‘Shambles’ that Home Office can get funding formula wrong

AN independent panel should assist the Home Office in devising a new funding formula for police forces in England and Wales, a committee of MPs has said.

A statistical error in October led some forces to wrongly assume they would be losing money for 2016-17, while others thought their budgets were to increase.

The Home Affairs Select Committee says it hopes its proposal will help remedy “the shambles we have seen so far”.
The Government said it would consider the recommendations carefully.

The amount of money each police force receives from the government is based on a funding formula, which assesses population size, social and economic factors, crime rates and other data.

Last month, the government delayed proposed changes to the way the money is allocated after acknowledging its plans had been based on flawed calculations.

It admitted the wrong set of figures had been used to decide deprivation levels within each police area.

Neil Bowles, Chairman of South Yorkshire Police Federation, said: “The Federation’s take is that it seems to be a shambles that the Home Office can get something as simple as a formula totally and utterly wrong. However, whatever formula they come up with there’s going to be winners and losers. The losers are going to moan, and the winners are going to be quite happy. So it is a difficult situation.”

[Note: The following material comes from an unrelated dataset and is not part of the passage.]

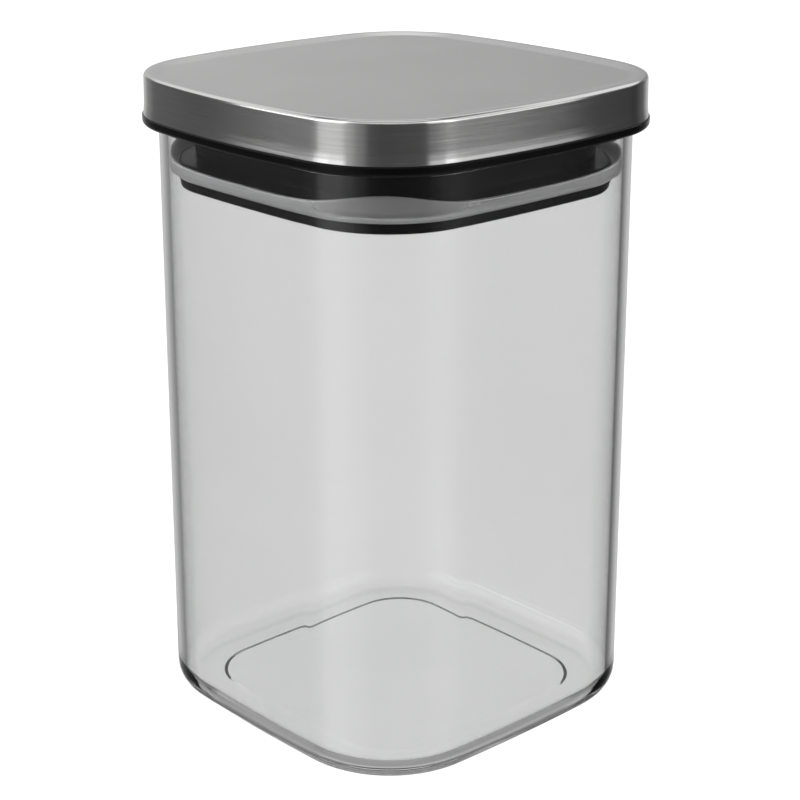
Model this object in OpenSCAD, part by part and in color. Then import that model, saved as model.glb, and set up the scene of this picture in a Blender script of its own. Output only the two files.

The Home Affairs Committee suggests a panel made up of auditors, accountants, statisticians and police policy experts assist the government to reach the new formula.

Home Affairs Committee chairman Keith Vaz said the current police funding formula had become unfit for purpose, but the recent errors had “gravely damaged” the service’s confidence in the creation of a new deal.

He added: “Police forces found themselves on a rollercoaster, where at the stroke of a pen they saw their funding allocation plummet in some cases and rise meteorically in others, with nobody able to explain why. It would be charitable to call it a shambles.

“Errors by senior officials in the Home Office and the process adopted were serious mistakes, which wasted time and resources and gravely damaged confidence in the Home Office in the eyes of their principal stakeholders, the Police themselves.

“Senior officials did not communicate with those who would be affected by the review, or seemingly with each other, and did not understand the significance of the errors which were made. The ease with which Devon and Cornwall exposed the error was almost farcical, in a modern day battle between David and Goliath.”

He also called on the Home Office needs “to state clearly what they expect the Police to do, and what they are prepared to fund.”